### Given task:
In the listing below, find the line containing "# The frame" and the line containing "Vector(map(max, high, point))". Repeat exactly those two lines and every line between them, nothing more.

::::

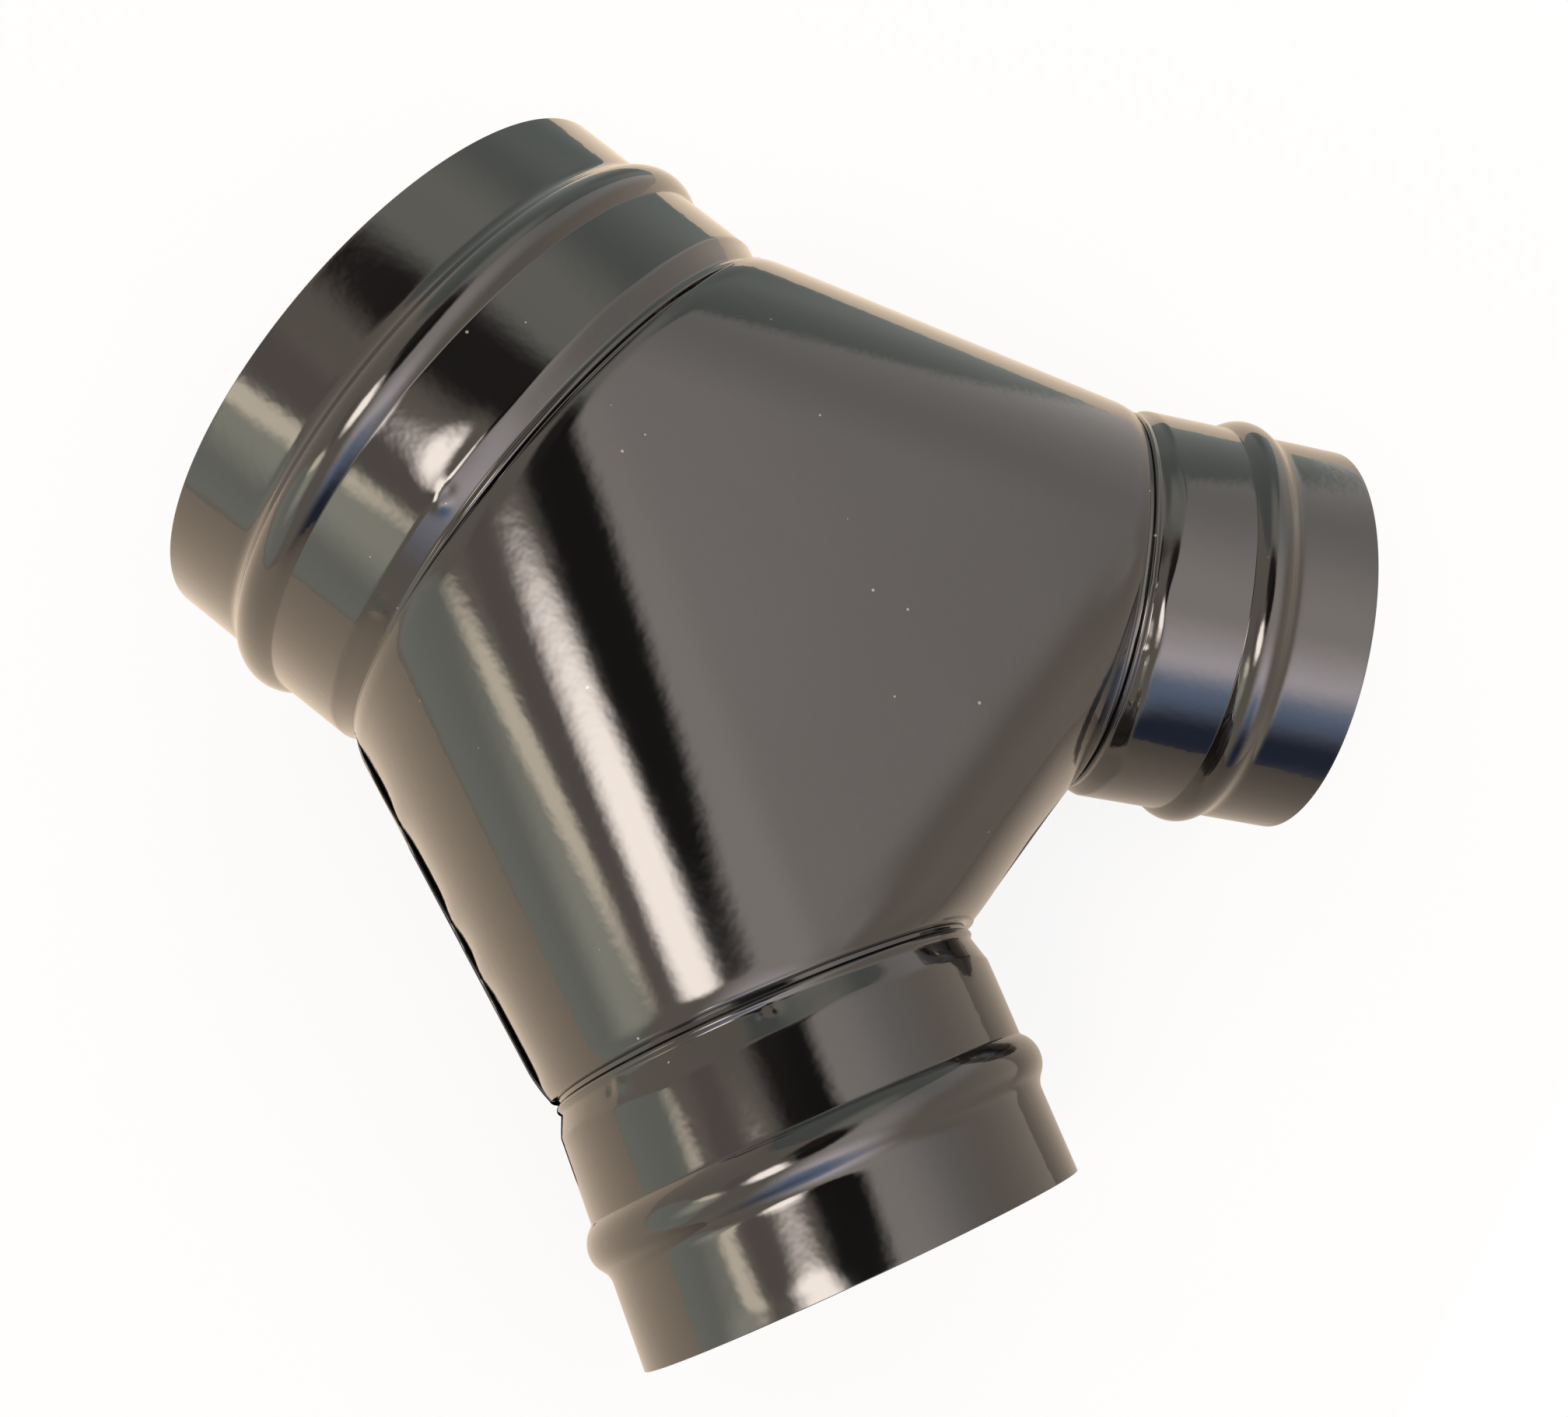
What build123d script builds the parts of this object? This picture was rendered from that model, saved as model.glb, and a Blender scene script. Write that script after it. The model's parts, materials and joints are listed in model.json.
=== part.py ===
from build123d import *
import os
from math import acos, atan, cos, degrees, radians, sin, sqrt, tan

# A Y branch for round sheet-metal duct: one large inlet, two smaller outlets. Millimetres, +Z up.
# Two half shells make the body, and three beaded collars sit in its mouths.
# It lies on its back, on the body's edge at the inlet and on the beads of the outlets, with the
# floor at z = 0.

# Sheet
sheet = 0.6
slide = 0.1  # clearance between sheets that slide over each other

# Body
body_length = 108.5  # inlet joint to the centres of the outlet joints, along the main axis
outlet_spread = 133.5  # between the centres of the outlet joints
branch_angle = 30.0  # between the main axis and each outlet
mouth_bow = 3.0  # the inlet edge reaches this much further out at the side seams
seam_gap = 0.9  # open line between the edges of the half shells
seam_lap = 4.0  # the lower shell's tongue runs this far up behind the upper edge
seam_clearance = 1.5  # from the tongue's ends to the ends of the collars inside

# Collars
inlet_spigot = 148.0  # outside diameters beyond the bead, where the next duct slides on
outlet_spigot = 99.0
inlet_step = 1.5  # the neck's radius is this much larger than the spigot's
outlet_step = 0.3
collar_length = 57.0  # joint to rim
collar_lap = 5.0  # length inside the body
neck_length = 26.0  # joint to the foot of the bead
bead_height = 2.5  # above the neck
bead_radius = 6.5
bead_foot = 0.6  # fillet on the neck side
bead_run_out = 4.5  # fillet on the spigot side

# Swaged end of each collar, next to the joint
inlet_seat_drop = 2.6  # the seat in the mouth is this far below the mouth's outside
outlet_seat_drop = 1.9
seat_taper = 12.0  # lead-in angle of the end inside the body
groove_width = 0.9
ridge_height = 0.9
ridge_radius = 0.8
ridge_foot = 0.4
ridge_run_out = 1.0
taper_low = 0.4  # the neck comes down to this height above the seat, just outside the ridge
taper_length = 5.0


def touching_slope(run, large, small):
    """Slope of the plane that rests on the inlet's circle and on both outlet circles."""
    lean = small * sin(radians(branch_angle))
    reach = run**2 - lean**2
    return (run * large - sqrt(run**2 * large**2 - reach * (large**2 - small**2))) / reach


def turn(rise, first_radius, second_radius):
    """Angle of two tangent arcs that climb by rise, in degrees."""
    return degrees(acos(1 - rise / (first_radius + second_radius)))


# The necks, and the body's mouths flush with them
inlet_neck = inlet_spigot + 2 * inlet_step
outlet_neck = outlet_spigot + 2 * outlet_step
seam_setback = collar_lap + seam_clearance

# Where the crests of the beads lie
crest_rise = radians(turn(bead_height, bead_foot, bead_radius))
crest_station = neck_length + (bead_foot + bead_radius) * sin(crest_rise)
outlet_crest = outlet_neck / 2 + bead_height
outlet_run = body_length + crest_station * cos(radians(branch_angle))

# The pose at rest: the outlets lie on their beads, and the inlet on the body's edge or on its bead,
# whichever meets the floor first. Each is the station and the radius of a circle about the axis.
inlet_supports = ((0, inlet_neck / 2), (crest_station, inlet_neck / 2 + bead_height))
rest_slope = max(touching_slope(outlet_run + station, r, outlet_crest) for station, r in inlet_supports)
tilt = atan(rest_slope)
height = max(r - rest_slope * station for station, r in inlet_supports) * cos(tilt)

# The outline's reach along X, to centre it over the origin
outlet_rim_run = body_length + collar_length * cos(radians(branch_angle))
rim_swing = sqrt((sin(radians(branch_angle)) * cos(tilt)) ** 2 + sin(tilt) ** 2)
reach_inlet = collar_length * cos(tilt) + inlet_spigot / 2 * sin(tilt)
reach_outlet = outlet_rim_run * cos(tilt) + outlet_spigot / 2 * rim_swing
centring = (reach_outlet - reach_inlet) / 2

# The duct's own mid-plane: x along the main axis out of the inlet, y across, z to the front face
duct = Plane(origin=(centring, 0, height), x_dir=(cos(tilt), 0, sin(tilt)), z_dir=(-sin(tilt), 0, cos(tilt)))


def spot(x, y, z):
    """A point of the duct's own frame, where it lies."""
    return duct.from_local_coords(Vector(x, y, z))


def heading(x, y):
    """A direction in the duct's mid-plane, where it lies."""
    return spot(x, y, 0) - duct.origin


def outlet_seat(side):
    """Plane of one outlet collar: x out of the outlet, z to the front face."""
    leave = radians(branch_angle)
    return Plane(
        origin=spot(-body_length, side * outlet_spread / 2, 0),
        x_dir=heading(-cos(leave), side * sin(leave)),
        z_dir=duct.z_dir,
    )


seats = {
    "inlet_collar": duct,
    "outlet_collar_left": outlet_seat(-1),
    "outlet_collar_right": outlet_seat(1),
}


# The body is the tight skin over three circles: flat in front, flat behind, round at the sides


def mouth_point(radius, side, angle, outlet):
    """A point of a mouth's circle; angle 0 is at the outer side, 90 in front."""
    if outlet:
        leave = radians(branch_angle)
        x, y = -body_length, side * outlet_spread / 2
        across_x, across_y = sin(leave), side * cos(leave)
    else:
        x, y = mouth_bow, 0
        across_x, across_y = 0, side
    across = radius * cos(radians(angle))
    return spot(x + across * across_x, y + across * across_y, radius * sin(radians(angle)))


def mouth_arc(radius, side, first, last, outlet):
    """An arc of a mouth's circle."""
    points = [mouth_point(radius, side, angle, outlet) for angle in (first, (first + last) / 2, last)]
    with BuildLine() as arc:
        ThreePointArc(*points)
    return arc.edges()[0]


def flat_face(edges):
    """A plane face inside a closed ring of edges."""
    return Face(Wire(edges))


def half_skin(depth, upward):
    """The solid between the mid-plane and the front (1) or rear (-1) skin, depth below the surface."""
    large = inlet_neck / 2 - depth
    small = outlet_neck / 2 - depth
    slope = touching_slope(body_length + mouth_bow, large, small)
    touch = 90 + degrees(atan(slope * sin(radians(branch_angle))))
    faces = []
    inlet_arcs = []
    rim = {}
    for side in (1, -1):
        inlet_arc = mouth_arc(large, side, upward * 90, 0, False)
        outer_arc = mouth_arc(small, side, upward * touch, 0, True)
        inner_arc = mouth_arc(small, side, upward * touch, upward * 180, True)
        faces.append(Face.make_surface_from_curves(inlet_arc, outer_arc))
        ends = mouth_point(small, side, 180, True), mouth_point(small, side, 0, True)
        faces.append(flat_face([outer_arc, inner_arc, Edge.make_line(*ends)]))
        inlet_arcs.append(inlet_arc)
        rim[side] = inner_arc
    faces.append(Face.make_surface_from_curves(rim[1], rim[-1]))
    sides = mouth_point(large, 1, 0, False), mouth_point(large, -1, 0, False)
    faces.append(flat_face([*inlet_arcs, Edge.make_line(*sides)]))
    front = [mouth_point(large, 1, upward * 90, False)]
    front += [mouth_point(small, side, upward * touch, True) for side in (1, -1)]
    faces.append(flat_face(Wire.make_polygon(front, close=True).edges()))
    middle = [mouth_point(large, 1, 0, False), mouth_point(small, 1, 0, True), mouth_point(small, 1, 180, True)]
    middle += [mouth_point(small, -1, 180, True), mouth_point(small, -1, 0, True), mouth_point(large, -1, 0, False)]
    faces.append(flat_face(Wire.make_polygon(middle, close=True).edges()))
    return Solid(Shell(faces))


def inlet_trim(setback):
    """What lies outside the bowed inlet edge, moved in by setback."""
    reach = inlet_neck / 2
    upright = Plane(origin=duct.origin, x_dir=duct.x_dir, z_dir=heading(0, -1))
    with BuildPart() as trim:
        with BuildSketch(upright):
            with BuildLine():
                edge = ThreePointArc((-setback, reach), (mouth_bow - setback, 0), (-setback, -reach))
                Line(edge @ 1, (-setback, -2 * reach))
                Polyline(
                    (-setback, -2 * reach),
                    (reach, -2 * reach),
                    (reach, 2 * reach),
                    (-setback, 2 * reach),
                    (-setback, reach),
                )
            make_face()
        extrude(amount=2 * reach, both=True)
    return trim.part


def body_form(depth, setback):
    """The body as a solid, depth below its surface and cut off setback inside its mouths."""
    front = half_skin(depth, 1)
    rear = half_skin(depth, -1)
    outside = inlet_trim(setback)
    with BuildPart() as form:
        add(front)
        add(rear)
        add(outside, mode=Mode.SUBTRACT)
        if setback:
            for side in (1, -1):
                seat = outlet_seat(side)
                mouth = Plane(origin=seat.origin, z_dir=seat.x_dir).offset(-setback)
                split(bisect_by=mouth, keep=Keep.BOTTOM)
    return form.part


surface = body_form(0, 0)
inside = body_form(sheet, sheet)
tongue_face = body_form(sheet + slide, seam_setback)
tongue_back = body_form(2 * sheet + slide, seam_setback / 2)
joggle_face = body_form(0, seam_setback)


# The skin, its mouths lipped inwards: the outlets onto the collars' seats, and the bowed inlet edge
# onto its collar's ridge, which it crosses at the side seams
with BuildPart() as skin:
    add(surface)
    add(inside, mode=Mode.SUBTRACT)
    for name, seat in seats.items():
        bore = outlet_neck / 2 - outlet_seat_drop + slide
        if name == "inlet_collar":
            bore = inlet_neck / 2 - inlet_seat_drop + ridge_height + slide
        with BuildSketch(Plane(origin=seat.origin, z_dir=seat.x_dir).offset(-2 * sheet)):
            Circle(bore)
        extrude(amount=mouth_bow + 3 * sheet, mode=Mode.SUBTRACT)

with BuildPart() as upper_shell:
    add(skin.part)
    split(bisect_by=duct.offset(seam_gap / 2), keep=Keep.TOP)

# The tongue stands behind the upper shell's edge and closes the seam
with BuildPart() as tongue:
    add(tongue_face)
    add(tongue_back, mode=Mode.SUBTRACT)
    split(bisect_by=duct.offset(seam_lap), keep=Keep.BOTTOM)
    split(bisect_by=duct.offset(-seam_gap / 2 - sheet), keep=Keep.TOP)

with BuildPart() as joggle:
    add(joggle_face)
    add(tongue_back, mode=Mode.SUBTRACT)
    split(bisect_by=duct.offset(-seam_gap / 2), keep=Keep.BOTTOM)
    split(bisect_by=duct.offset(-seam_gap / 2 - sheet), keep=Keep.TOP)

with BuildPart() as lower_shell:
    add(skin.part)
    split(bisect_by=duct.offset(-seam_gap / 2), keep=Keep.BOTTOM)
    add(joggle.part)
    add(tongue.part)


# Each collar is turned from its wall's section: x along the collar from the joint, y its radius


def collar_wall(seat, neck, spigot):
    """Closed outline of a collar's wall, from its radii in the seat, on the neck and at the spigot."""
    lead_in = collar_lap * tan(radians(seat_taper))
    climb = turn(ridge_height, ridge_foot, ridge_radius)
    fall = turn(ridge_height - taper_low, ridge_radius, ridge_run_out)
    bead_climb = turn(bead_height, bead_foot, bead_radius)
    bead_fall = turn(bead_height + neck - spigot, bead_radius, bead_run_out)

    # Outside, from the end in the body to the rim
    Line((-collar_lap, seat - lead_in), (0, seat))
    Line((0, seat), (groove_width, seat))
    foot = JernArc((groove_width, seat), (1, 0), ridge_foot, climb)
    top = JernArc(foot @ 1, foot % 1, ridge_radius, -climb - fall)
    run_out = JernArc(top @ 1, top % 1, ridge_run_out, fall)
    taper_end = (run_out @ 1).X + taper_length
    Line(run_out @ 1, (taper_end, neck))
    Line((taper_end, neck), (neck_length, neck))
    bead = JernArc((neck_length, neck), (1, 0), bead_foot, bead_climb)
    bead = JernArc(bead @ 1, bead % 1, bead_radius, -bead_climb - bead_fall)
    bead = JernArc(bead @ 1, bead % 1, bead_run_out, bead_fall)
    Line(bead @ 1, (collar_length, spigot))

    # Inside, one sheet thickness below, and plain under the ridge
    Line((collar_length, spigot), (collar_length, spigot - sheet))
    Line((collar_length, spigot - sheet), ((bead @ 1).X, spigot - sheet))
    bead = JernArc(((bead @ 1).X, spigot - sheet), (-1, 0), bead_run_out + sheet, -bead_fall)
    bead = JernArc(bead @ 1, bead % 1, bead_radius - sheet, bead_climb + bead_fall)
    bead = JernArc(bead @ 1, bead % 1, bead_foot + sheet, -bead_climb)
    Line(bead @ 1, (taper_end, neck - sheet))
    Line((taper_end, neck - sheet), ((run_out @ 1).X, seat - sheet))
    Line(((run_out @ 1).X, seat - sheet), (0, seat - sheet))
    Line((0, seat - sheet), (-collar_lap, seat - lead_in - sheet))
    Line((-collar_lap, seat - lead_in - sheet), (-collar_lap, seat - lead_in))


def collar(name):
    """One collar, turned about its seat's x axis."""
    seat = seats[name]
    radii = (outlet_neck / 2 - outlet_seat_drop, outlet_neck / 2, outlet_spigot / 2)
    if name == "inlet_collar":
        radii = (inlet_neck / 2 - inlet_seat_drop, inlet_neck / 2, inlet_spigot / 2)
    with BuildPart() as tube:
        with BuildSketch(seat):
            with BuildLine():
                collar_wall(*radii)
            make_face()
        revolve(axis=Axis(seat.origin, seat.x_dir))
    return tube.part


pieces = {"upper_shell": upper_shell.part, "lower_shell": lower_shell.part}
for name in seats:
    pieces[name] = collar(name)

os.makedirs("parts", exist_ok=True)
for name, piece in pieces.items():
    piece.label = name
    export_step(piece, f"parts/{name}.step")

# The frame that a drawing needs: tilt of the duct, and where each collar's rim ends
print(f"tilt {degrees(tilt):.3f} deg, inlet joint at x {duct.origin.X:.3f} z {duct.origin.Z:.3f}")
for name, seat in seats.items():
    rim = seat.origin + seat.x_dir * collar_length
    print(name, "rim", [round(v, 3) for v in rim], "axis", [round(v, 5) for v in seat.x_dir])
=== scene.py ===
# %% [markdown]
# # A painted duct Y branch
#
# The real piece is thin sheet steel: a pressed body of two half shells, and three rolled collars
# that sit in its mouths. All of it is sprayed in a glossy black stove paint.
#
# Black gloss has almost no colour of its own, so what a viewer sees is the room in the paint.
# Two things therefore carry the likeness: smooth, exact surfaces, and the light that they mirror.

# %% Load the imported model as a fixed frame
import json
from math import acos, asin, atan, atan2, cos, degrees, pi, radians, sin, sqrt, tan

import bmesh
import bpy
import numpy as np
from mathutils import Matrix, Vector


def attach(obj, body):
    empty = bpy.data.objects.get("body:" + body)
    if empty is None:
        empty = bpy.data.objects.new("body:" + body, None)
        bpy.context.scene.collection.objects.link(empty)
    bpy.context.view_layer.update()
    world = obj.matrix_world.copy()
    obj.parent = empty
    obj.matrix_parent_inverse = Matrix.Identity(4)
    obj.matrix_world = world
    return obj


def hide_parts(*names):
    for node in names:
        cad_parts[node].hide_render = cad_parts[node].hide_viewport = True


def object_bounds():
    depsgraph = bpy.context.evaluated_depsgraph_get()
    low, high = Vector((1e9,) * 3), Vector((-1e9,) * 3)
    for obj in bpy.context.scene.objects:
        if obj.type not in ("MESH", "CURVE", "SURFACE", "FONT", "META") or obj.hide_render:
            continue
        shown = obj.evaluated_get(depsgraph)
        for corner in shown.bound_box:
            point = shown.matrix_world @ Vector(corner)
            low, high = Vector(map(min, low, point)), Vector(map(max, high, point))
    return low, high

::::

### Result for this task:
# The frame that a drawing needs: tilt of the duct, and where each collar's rim ends
print(f"tilt {degrees(tilt):.3f} deg, inlet joint at x {duct.origin.X:.3f} z {duct.origin.Z:.3f}")
for name, seat in seats.items():
    rim = seat.origin + seat.x_dir * collar_length
    print(name, "rim", [round(v, 3) for v in rim], "axis", [round(v, 5) for v in seat.x_dir])
=== scene.py ===
# %% [markdown]
# # A painted duct Y branch
#
# The real piece is thin sheet steel: a pressed body of two half shells, and three rolled collars
# that sit in its mouths. All of it is sprayed in a glossy black stove paint.
#
# Black gloss has almost no colour of its own, so what a viewer sees is the room in the paint.
# Two things therefore carry the likeness: smooth, exact surfaces, and the light that they mirror.

# %% Load the imported model as a fixed frame
import json
from math import acos, asin, atan, atan2, cos, degrees, pi, radians, sin, sqrt, tan

import bmesh
import bpy
import numpy as np
from mathutils import Matrix, Vector


def attach(obj, body):
    empty = bpy.data.objects.get("body:" + body)
    if empty is None:
        empty = bpy.data.objects.new("body:" + body, None)
        bpy.context.scene.collection.objects.link(empty)
    bpy.context.view_layer.update()
    world = obj.matrix_world.copy()
    obj.parent = empty
    obj.matrix_parent_inverse = Matrix.Identity(4)
    obj.matrix_world = world
    return obj


def hide_parts(*names):
    for node in names:
        cad_parts[node].hide_render = cad_parts[node].hide_viewport = True


def object_bounds():
    depsgraph = bpy.context.evaluated_depsgraph_get()
    low, high = Vector((1e9,) * 3), Vector((-1e9,) * 3)
    for obj in bpy.context.scene.objects:
        if obj.type not in ("MESH", "CURVE", "SURFACE", "FONT", "META") or obj.hide_render:
            continue
        shown = obj.evaluated_get(depsgraph)
        for corner in shown.bound_box:
            point = shown.matrix_world @ Vector(corner)
            low, high = Vector(map(min, low, point)), Vector(map(max, high, point))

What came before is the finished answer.